We all experience times where we miss the ultimate freedom and vitality of our younger days, when aching joints and nagging injuries were the furthest of our concerns. Even if your childhood wasn’t filled with such feelings of freedom and vitality, you can still access them easily with these forms of movement listed below. These forms of movement incorporate elements of play, creativity, and exploration similar to the elements first explored in early childhood. Better yet, these activities can also develop a strong and agile body helping to ease or even erase the instances of nagging injuries and aching joints common in adulthood.
Jump rope is one of my favorite rhythmic and therapeutic forms of physical activity. It can be a tricky skill to master, however, with a lot of practice and patience, jump rope can be a fun activity with so many ways to get creative in its execution. Jump rope skills include basic bounces, crosses, swings, releases, catches, stalls, choreography, partner work, and more. When coaching people on the basics of jump rope, the most common phrase I hear is “I haven’t done this since elementary school.” which is a great indicator as to why this form of movement relates us to childhood. It’s often introduced in early childhood, yet never reinforced as we grow older leaving most adults to think that this activity is only meant for boxers and school children. Jump rope is beneficial to anyone looking to improve their health and fitness and should not be delegated to only a small portion of the population.
Children often are found frolicking around someone’s yard doing cartwheels and backbends like their lives depend on it. While cartwheels and backbends may not be feasible for an adult with no prior gymnastics or calisthenics experience, it’s still a worthwhile consideration to try out a class or learn from an experienced coach on the basics of body contortion and control. Not only does it build incredible full body strength, but it also leaves you feeling ridiculously empowered when learning how to do these movements.
I personally can relate to feeling incredibly empowered after attending my first handstand workshop with @bodyxyadi at Ironbird Fit in my hometown. This workshop taught me how to warm up my handstands with drills and how to properly align my body to balance my handstand. I held my handstand for the longest I’d ever held it immediately after that workshop. I also credit my feeling of empowerment to my little sister attending that workshop with me. I probably wouldn’t have attended had she not gone with me and I would have lost out on the opportunity to learn from such an amazing instructor. All of this to say that gymnastics and calisthenics are two ways to not only connect with your inner child, but to also connect with the inner badass version of you that you may or may not know exists.

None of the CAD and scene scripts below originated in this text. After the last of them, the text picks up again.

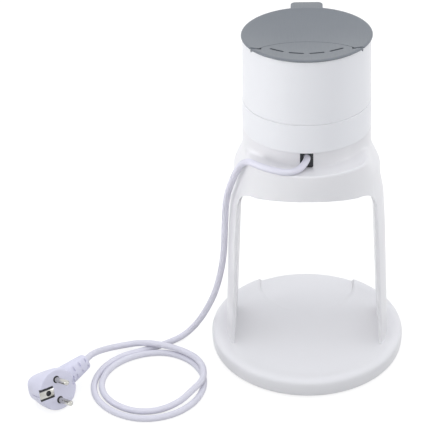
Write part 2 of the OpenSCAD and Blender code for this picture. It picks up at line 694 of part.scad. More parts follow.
// A coil spring along Z: a wire swept round a helix, with flat ends at its own two heights
module coil(r, wire, length, turns) {
    steps = 16;
    n = ceil(turns * steps);
    m = 8;
    pts = [for (k = [0:n]) let (a = 360 * k / steps, z = wire + (length - 2 * wire) * k / n)
        for (j = [0:m - 1]) let (b = 360 * j / m)
            [(r + wire * cos(b)) * cos(a), (r + wire * cos(b)) * sin(a), z + wire * sin(b)]];
    skin = [for (k = [0:n - 1], j = [0:m - 1])
        [k * m + j, k * m + (j + 1) % m, (k + 1) * m + (j + 1) % m, (k + 1) * m + j]];
    polyhedron(pts, concat(skin, [[for (j = [m - 1:-1:0]) j]], [[for (j = [0:m - 1]) n * m + j]]));
}

module valve_spring() {
    color("silver") translate([0, 0, seat_top + head_h])
        coil(3.4, 0.35, cage_h - 1.5 - head_h, 4);
}

// ---- Controls -----------------------------------------------------------
button_face = casing_r + 1.9;
flange_back = casing_r - casing_wall - 3.2;

module power_button() {
    color("slategray") translate([0, 0, button_z]) rotate([90, 0, 0]) {
        translate([0, 0, flange_back]) cylinder(r = button_r, h = button_face - flange_back - 0.8);
        translate([0, 0, button_face - 0.8]) cylinder(r1 = button_r, r2 = button_r - 0.8, h = 0.8);
        translate([0, 0, flange_back]) cylinder(r = button_r + 1.7, h = 1.5);
        translate([0, 0, switch_front + button_travel + 0.4])
            cylinder(r = 2.2, h = flange_back - switch_front - button_travel);
    }
}

module button_spring() {
    color("silver") translate([0, 0, button_z]) rotate([90, 0, 0]) translate([0, 0, switch_front])
        coil(4.3, 0.35, flange_back - switch_front, 3.5);
}

module power_switch() {
    color("dimgray") translate([-switch_size[0] / 2, -switch_front, button_z - switch_size[2] / 2]) {
        cube(switch_size);
        for (x = [3, 12]) translate([x, switch_size[1], 1]) cube([1, 3, 4]);
    }
}

module pilot_lens() {
    face = sqrt(pow(casing_r, 2) - pow(pilot_x, 2));
    color("orangered") translate([pilot_x, 0, pilot_z]) rotate([90, 0, 0]) {
        translate([0, 0, face - 5]) cylinder(r = pilot_r, h = 5.4);
        translate([0, 0, face - 5]) cylinder(r = pilot_r + 1, h = 1.2);
    }
}

module pilot_lamp() {
    face = sqrt(pow(casing_r, 2) - pow(pilot_x, 2));
    color("orange") translate([pilot_x, 0, pilot_z]) rotate([90, 0, 0]) translate([0, 0, face - 13])
        cylinder(r = 1.9, h = 8);
}

// ---- Mains lead ---------------------------------------------------------
// Where the cord's middle runs: out of the gland, through the notch, round the rim of the collar,
// down beside the leg, two turns on the table and over itself to the plug
floor_mid = cord_d / 2;
over_mid = 1.5 * cord_d + 0.3;
cord_route = [[0, 43.4, 222.3], [-0.4, 46.5, 221.2], [1.2, 50.2, 219], [5, 55.2, 216.9], [11, 60.2, 216.3],
    [17.5, 61.6, 216.4], [25, 59, 216.4], [33, 55, 216.4], [41, 49.4, 216.4], [48, 43.4, 216],
    [54.2, 38.4, 211], [59, 34, 201.5], [62.8, 30, 191], [66.5, 25.5, 179], [69.6, 20.5, 164],
    [71.3, 15.5, 146], [72.8, 11, 125], [74.2, 7.5, 105], [76.6, 4.5, 87], [80, 2.5, 70], [84.8, 1, 53],
    [91.5, 0, 37], [99.5, -1, 22], [108.5, -1, 10], [118, 3, 4], [129, 10.5, floor_mid],
    [141, 18, floor_mid], [155, 24.5, floor_mid], [170, 32, floor_mid], [182.5, 44.5, floor_mid],
    [190, 61, floor_mid], [191, 79, floor_mid], [185, 95.5, floor_mid], [171.5, 110, floor_mid],
    [153, 118.8, floor_mid], [134, 119.8, floor_mid], [115, 113, floor_mid], [100, 98.5, floor_mid],
    [92.8, 80, floor_mid], [93.5, 61, floor_mid], [101.5, 45, floor_mid], [114, 33.5, floor_mid],
    [130, 27.2, floor_mid], [147, 28, floor_mid], [163, 34.6, floor_mid], [176, 46, floor_mid],
    [183.5, 61, floor_mid], [184, 77.5, floor_mid], [177, 93, floor_mid], [164, 104.5, floor_mid],
    [147.5, 110.5, floor_mid], [129, 109.3, 3.8], [112.5, 101.3, 6.4], [101, 88, over_mid],
    [93.4, 73, over_mid], [93.6, 57, over_mid], [100, 43.5, over_mid], [109.5, 34.5, over_mid],
    [120.6, 28, over_mid], [129.6, 24.3, over_mid], [139, 21.5, over_mid], [148, 20, over_mid],
    [158, 17.5, 6.8], [168, 17.5, 5], [178, 22.4, 6.2], [186, 31, 10], [192, 41.4, 14.8], [196.2, 52, 19],
    [199.4, 63, 21.7]];

function unit(v) = v / norm(v);
// The cord leaves the gland level, and enters the plug along its relief
function route_heading(i) = let (p = cord_route, n = len(p))
    i == 0 ? [0, 1, 0] : unit(p[min(i + 1, n - 1)] - p[max(i - 1, 0)]);
// A side direction carried along the route, so that the tube doesn't twist
function carried(i, side) = i >= len(cord_route) ? []
    : let (t = route_heading(i), s = unit(side - (side * t) * t)) concat([s], carried(i + 1, s));

module cord() {
    sides_n = 10;
    n = len(cord_route);
    side = carried(0, [1, 0, 0]);
    pts = [for (i = [0:n - 1]) let (t = route_heading(i), s = side[i], u = cross(t, s))
        for (j = [0:sides_n - 1]) let (b = 360 * j / sides_n)
            cord_route[i] + cord_d / 2 * (cos(b) * s + sin(b) * u)];
    skin = [for (i = [0:n - 2], j = [0:sides_n - 1])
        [i * sides_n + (j + 1) % sides_n, i * sides_n + j, (i + 1) * sides_n + j,
            (i + 1) * sides_n + (j + 1) % sides_n]];
    color("lavender") polyhedron(pts, concat(skin, [[for (j = [0:sides_n - 1]) j]],
        [[for (j = [sides_n - 1:-1:0]) (n - 1) * sides_n + j]]));
}

module cord_gland() {
    color("dimgray") difference() {
        translate([-7, gland_y[0], head_z - gland_drop]) cube([14, gland_y[1] - gland_y[0], gland_drop]);
        translate([-7 - eps, gland_y[0] - eps, head_z - gland_drop - eps])
            cube([14 + 2 * eps, 6, gland_drop - 3]);
    }
}

// The plug's own frame: its round face at z = 0, pins along +Z, cord towards +Y
plug_at = [218, 102, 19.4];
plug_turn = [-19, 69, 114];
plug_depth = 17;
pin_root_r = plug_pin_d / 2 - 0.5;                  // the part of a pin inside the plug
pin_root_len = 8;
pin_tip_h = 1.6;
earth_y = -10.3;                                    // the hole for a socket's earth pin
earth_hole_r = 2.5;
earth_w = 8.4;                                      // the metal plate round that hole
earth_t = 0.6;
relief_from = [-7, 24, -10];
relief_to = [-12, 39, -12.5];

module at_plug() {
    translate(plug_at) rotate(plug_turn) children();
}

module plug_body() {
    color("lavender") at_plug() difference() {
        union() {
            hull() {
                translate([0, 0, -5]) cylinder(r = plug_r, h = 5, $fn = 40);
                translate([0, -1, -plug_depth]) cylinder(r = plug_r - 4, h = 5, $fn = 40);
                translate(relief_from) sphere(r = 6.4, $fn = 20);
            }
            hull() {
                translate(relief_from) sphere(r = 6.4, $fn = 20);
                translate(relief_to) rotate([-90, 0, 17.5]) translate([0, 0, -1])
                    cylinder(r = 4.6, h = 1, $fn = 24);
            }
        }
        for (x = [-1, 1]) translate([x * plug_pitch / 2, 0, -pin_root_len])
            cylinder(r = pin_root_r, h = pin_root_len + 2);
        translate([0, earth_y, -12]) cylinder(r = earth_hole_r, h = 14);
    }
}

module plug_pins() {
    color("silver") at_plug() for (x = [-1, 1]) translate([x * plug_pitch / 2, 0, 0]) {
        translate([0, 0, -pin_root_len]) cylinder(r = pin_root_r, h = pin_root_len);
        cylinder(r = plug_pin_d / 2, h = plug_pin_len - pin_tip_h);
        translate([0, 0, plug_pin_len - pin_tip_h]) cylinder(r1 = plug_pin_d / 2, r2 = 1.2, h = pin_tip_h);
    }
}

module plug_earth() {
    color("silver") at_plug() difference() {
        translate([-earth_w / 2, -plug_r - earth_t, 0]) cube([earth_w, plug_r - 4, earth_t]);
        translate([0, earth_y, -1]) cylinder(r = earth_hole_r, h = 3);
    }
}

base_plate();
base_cover();
base_feet();
cover_screws();
leg_screws();
stand_yoke();
neck_screws();
lower_casing();
upper_casing();
casing_screws();
vent_panel();
hinge_pins();
lid();
lid_liner();
boiler_vessel();
vessel_gasket();
heater_plate();
heater_element();
thermostat();
thermal_fuse();
terminal_block();
outlet_tube();
outlet_nut();
valve_plunger();
valve_spring();
strainer_cage();
bimetal_disc();
drip_nozzle();
power_button();
button_spring();
power_switch();
pilot_lens();
pilot_lamp();
cord_gland();
cord();
plug_body();
plug_pins();
plug_earth();
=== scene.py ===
# %% [markdown]
# # A one-cup drip hot drink maker
# The CAD model comes in first and stays fixed: every size in this file is taken from it. The shapes
# made here are finer skins over the same solids, and everything is in metres, with the origin under
# the middle of the base, the back towards +Y and the front towards -Y.

# %% Load the fixed frame
import json
import math

import bmesh
import bpy
import numpy as np
from mathutils import Matrix, Vector


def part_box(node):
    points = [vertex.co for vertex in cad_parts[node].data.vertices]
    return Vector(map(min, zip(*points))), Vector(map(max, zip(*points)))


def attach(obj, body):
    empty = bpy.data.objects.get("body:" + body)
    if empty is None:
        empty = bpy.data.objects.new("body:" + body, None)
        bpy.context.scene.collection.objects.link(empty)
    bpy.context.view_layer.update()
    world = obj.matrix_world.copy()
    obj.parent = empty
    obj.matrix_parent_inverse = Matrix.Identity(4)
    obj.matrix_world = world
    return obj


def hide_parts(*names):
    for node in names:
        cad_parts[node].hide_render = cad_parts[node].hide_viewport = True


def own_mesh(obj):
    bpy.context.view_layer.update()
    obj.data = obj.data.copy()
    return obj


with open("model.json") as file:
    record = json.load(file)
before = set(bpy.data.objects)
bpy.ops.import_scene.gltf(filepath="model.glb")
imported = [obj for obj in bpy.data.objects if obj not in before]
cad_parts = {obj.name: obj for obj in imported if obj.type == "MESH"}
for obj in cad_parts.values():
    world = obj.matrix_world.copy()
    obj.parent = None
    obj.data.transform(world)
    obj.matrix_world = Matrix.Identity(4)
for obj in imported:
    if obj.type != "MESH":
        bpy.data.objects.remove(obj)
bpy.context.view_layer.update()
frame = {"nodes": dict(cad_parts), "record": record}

MM = 0.001
scene = bpy.context.scene
nodes = frame["nodes"]


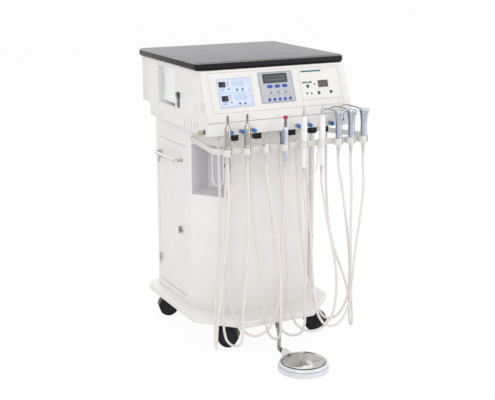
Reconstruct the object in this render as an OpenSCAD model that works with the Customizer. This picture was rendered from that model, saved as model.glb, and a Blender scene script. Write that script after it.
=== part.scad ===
// Portable dental treatment cart. Millimetres, +Z up, floor at z = 0, front faces -Y,
// origin on the floor below the middle of the worktop.

/* [Worktop] */
// Width of the worktop slab
top_w = 600; // [590:2:640]
// Depth of the worktop slab
top_d = 540; // [530:2:580]
// Thickness of the worktop slab
top_t = 28; // [22:1:34]
// Height of the worktop surface above the floor
top_z = 1076; // [1060:2:1110]
// Radius of the slab's rounded upper and lower edges
top_edge_r = 9; // [4:1:10]
// Radius of the slab's corners in plan
top_corner_r = 16; // [12:1:30]

/* [Control housing] */
// Width of the control housing
house_w = 582; // [576:2:588]
// Distance from the middle of the cart back to the housing's rear wall
house_back = 250; // [236:2:262]
// Height of the housing's underside above the floor
house_z = 830; // [824:1:836]
// Depth of the raised tier at the housing's rear
tier_d = 73; // [50:1:90]
// Height of the tier's underside above the housing's underside
tier_h = 47; // [30:1:60]
// Thickness of the housing's sheet walls
sheet = 2.5; // [2:0.25:4]
// Distance from the middle forward to the control panel's top edge
panel_top_out = 281; // [275:1:286]
// Distance from the middle forward to the control panel's foot
panel_foot_out = 349; // [340:1:352]
// Thickness of the control panel's moulding, front to back
bezel_t = 14; // [10:1:20]
// Height of the valve strip below the control panel
strip_h = 46; // [40:1:54]
// Thickness of the valve strip
strip_t = 6; // [4:0.5:9]

/* [Side pocket and switch] */
// Length of the pocket in the left side
pocket_l = 160; // [120:2:170]
// Height of the pocket
pocket_h = 142; // [100:2:146]
// Depth of the pocket
pocket_d = 40; // [25:1:60]
// Height of the rocker switch
rocker_h = 58; // [40:1:66]
// Width of the rocker switch
rocker_w = 26; // [20:1:30]
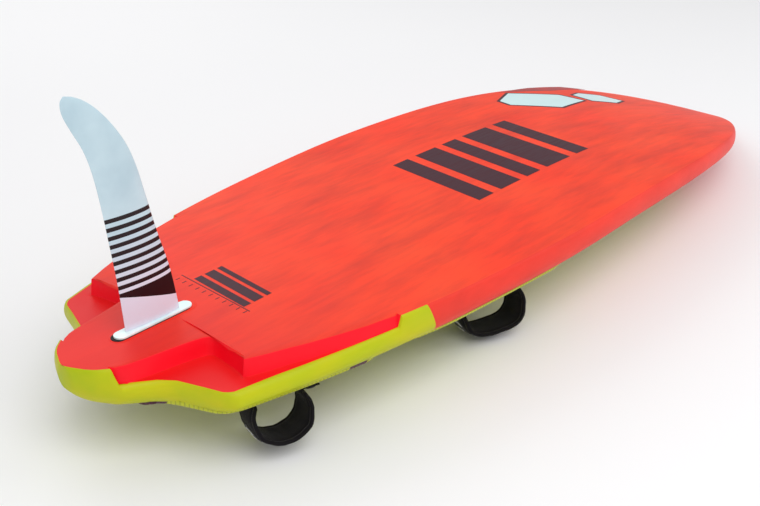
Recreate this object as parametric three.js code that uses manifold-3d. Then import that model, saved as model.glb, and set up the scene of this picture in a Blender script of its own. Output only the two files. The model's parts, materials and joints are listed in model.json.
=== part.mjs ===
// A windsurf freeride board, lying bottom up on its foot straps and its nose.
// Millimetres. The board is built with its tail at x = 0, its nose along +X, its fin side up
// and its flat bottom at z = 0, then tilted a little to lie on a level floor.

import * as THREE from "three";
import { mergeVertices } from "three/addons/utils/BufferGeometryUtils.js";
import Module from "manifold-3d";

const wasm = await Module();
wasm.setup();

// ---------------------------------------------------------------- driving dimensions

const BOARD_LENGTH = 2334;
const LOBE_END = 46; // the tail lobe is full height up to here
const FLOOR_START = 54; // the cut-outs' floor starts here
const STEP = 498; // the cut-outs end here
const STEP_RISE = 6;
const ROCKER_START = 890;
const NOSE_ROCKER = 206;
const ROCKER_POWER = 2.93;

// Half widths at the rail's widest line, station and size. The tail's are corners.
const TAIL_OUTLINE = [
  [0, 16],
  [3, 25],
  [8, 35],
  [12, 43],
  [16, 51],
  [22, 60],
  [30, 69],
  [LOBE_END, 82],
  [FLOOR_START, 87],
  [78, 102],
  [108, 124],
  [122, 137],
  [131, 153],
  [147, 199],
  [160, 239],
  [172, 250],
];
const SIDE_OUTLINE = [
  [172, 250],
  [320, 289],
  [500, 327],
  [700, 354],
  [1000, 375],
  [1270, 371],
  [1500, 358],
  [1670, 337],
  [1800, 311],
  [1900, 282],
  [2000, 241],
  [2080, 199],
  [2150, 156],
  [2220, 106],
  [2280, 60],
  [2315, 30],
  [BOARD_LENGTH, 8],
];
const THICKNESS = [
  [0, 48],
  [12, 64],
  [30, 77],
  [60, 90],
  [110, 98],
  [172, 102],
  [320, 109],
  [600, 119],
  [1000, 124],
  [1300, 120],
  [1670, 109],
  [1900, 94],
  [2150, 67],
  [2280, 43],
  [BOARD_LENGTH, 26],
];
const FLOOR_DEPTH = [
  [0, 32],
  [164, 36],
  [STEP, 22],
];
const EDGE_INSET = [
  [0, 12],
  [LOBE_END, 12],
  [130, 13],
  [250, 16],
  [STEP, 8],
  [BOARD_LENGTH, 8],
];
// The raised bottom's edge inside the cut-outs, one side, from the lobe to the step.
const TONGUE = [
  [LOBE_END - 20, 60],
  [LOBE_END, 76],
  [82, 83],
  [172, 99],
  [218, 110],
  [230, 124],
  [222, 202],
  [214, 215],
  [267, 239],
  [321, 260],
  [379, 281],
  [439, 301],
  [STEP, 317],
  [STEP + 30, 317],
];
const WALL_DRAFT = 4;
// How far the rail's widest line lies under the level bottom.
const APEX_DEPTH = [
  [0, 24],
  [LOBE_END, 36],
  [FLOOR_START, 46],
  [130, 55],
  [172, 57],
  [320, 51],
  [STEP, 41],
  [700, 33],
  [1000, 28],
  [1700, 25],
  [2100, 22],
  [BOARD_LENGTH, 12],
];
const SIDE_POWER = 2.9;
const CROWN_POWER = 2.1;

const SKIN = 5;
const GAP = 0.3;
const CORE_GAP = 0.6; // between the foam core and the skins
const ROUND = 14; // sides of a turned piece
const SEAM_DROP = 6.5; // the bottom and deck skins meet this far under the bottom's edge

const FIN_X = 194;
const FLANGE = { length: 170, width: 27, thick: 3.2 };
const GASKET = { thick: 1.2, rim: 4 };
const HEAD = { length: 146, width: 14, deep: 44, taper: 5 };
const FIN_BOX = { length: 188, width: 40, deep: 58 };
const FIN_HEIGHT = 457;
const FIN_ROOT_THICK = 12;
const FIN_TIP_THICK = 4.5;
const FIN_LEADING = [
  [0, 254],
  [90, 241],
  [175, 220],
  [250, 204],
  [300, 193],
  [340, 180],
  [370, 165],
  [400, 145],
  [425, 124],
  [443, 103],
  [453, 85],
  [FIN_HEIGHT, 72],
];
const FIN_TRAILING = [
  [0, 133],
  [100, 128],
  [190, 120],
  [260, 113],
  [320, 104],
  [360, 93],
  [395, 77],
  [420, 66],
  [435, 62],
  [450, 63],
  [FIN_HEIGHT, 69],
];
const FIN_SCREW = { shank: 3, head: 6.5, headTall: 5, length: 66 };
const NUT = { radius: 7, length: 11, level: -30 };
const SCREW_CUP = 11;

const STRAPS = {
  rear: { x: 278, y: 216, angle: 22, rise: 90, leg: 53, top: 22 },
  front: { x: 850, y: 250, angle: 26, rise: 94, leg: 68, top: 38 },
};
const STRAP_FOOT = 9; // a strap's screw stands this far outside its leg
const STRAP_SCREW = { shank: 2.6, head: 5, headTall: 3, length: 24 };
const WEBBING = { width: 44, thick: 2.6, tab: 18 };
const COVER = { width: 94, thick: 12 };
const PLATE = { length: 24, width: 40, thick: 2.4 };
const PLUG = { radius: 9, deep: 26 };

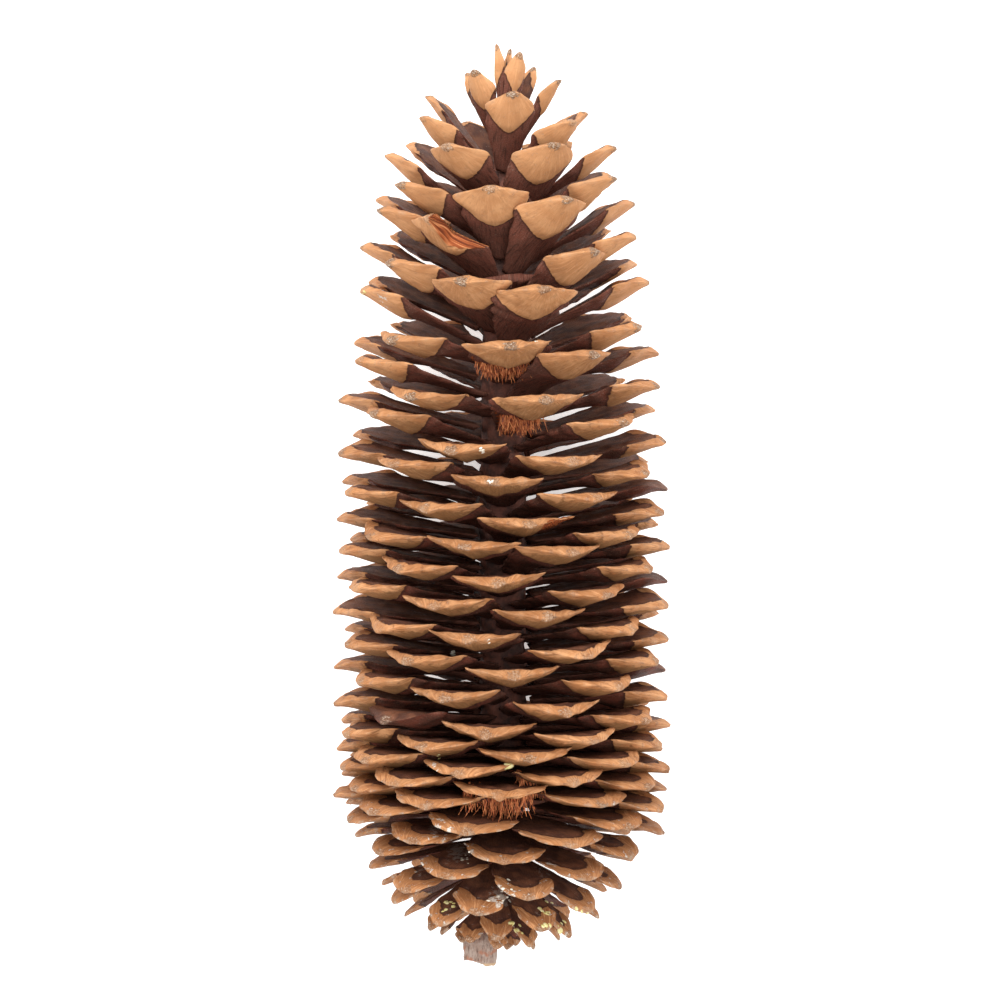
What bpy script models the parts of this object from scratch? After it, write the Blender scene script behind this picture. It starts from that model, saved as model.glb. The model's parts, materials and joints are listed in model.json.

Another form of movement that is common in childhood is traditional sports. An unfortunate reality is that as we get older, the opportunity to participate in organized sporting events typically gets limited. It’s unfortunate that we spend far more time watching sports than playing sports as we age, but with busy schedules and lack of opportunity, it’s virtually impossible to not do so. If adult sporting leagues are available in your area, I encourage you to try one in a sport you’re familiar with or to even branch out to a sport or activity you’re unfamiliar with to challenge yourself. Not only is doing so a great way to reconnect with your inner child’s need for companionship and physical challenge, it’s also a great way to engage in healthy competition.
At what age did you learn to ride a bike? Or if you haven’t learned yet, is that a part of your childhood that you feel is missing? I vaguely remember learning how to ride my bike with my dad at 4 or 5 years old and even though I don’t remember it well, I do remember it being an exciting moment in my childhood. No matter how old you are, riding your bike on a beautiful day in a beautiful neighborhood never gets old. It’s an exhilarating feeling when the sun and wind connects with your skin while observing the world around you in full mental awareness. Riding bikes is also the perfect activity to engage in with the entire family. You can usually do so safely at a bigger recreational park or in your own neighborhood and it’s a great way to spend undivided quality time with your loved ones.
These are some of my favorite forms of movement that connect me back to my childhood. I was fortunate enough to grow up playing soccer, competing in dance and cheer, and playing softball. These early introductions to movement have lead me to be active in my adult life doing Muay Thai, boxing, strength training, dancing, and jump rope. It’s never too late to explore a new form of movement, no matter how seemingly challenging it may appear. You’ll never know what you might connect on a deeper level with if you don’t give it a try in the first place.